Mas o show estava apenas começando, e olha que estava com mais de uma hora. A ventania e os raios só se intensificavam, e os primeiros acordes arrepiantes de "Jeremy" soaram por todo o sistema de som. A chuva finalmente deu as caras na metade de "Better Man", e muitos nem se importaram - já que está na chuva, é para se molhar, e curtiram o show sem capas mesmo. Após a faixa seguinte, "Rearviewmirror", a primeira parte do show foi encerrada.

Eddie pede, em português (que, para um americano, ele pronuncia muito bem, a quase todo momento, sendo extremamente simpático e engraçado) faz um discurso pedindo por paz e que todos acendam seus celulares e se lembrem das palavras de um grande homem, John Lennon, e o estádio se ilumina e vira um grande coral para o cover de "Imagine". A próxima, a linda "Sirens", mantém o clima de calmaria. Os acordes iniciais de "I Am Mine" surpreendem ao menos a mim, que não esperava essa, e cantei com a pouca voz que me restava. Após "Porch", a banda deixa o palco mais uma vez, mas volta.

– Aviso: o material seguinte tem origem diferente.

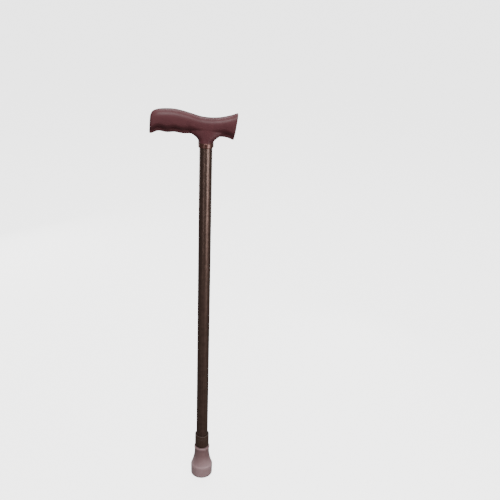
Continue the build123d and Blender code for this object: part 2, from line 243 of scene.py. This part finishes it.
def build_wear_group():
    """A mask of the outer edges and high spots that hands and floors rub."""
    tree, wires, given, result = shader_group(
        "rubbed edges",
        [("Amount", NUMBER, 0.5), ("Patch Scale", NUMBER, 120.0)],
        [("Mask", NUMBER)],
    )
    place = wires.node("ShaderNodeTexCoord").outputs["Object"]
    patches = wires.node("ShaderNodeTexNoise", Vector=place, Scale=given["Patch Scale"], Detail=5.0)
    pointed = wires.node("ShaderNodeNewGeometry").outputs["Pointiness"]
    edge = wires.remap(pointed, EDGE_BAND)
    patchy = wires.remap(patches.outputs[0], RUB_BAND)
    mask = wires.maths("MULTIPLY", edge, patchy)
    wires.feed(result["Mask"], wires.maths("MULTIPLY", mask, given["Amount"]))
    return tree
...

É engraçado como o show do Pearl Jam é um show no qual você vai tanto para ouvir músicas pesadas quanto baladas emocionantes. O segundo encore começa na vigésima sétima música do show, e tem simplesmente "Black" e "Alive" em sequência, lavando definitivamente a alma de todos os presentes. Provavelmente vendo que já passava da meia noite e das duas horas e meia de show, alguém acende todas as luzes do estádio contrariando a banda (já que, no início do clipe de "Even Flow", o próprio Eddie diz "this is not a TV studio, turn the lights out! It's a fucking rock concert!"), que não dá a mínima e manda o famoso cover de Neil Young, "Rockin' in the Free World", a lindíssima "Yellow Ledbetter" (que tem seu efeito um pouco estragado pelas luzes, convenhamos) e agradece aos presentes, ao país, joga palhetas e baquetas e muitos começam a deixar o estádio. Loucos, pois o telão ainda não haviam sido desligados e eles simplesmente voltam para o palco e mandam "All Along the Watchtower", de Bob Dylan para, definitivamente, encerrar a noite.

Exatamente três horas de um show cru, puro, vigoroso, melódico, animado e muito emocionante. E com som bom. O Foo Fighters que me desculpe, mas esse foi um show de três horas com muita energia, sem muitas firulas e enrolação, que reacendeu minha admiração e paixonite pelo carismático Eddie Vedder. Com certeza entra na minha lista de melhores shows de 2015 - e da vida.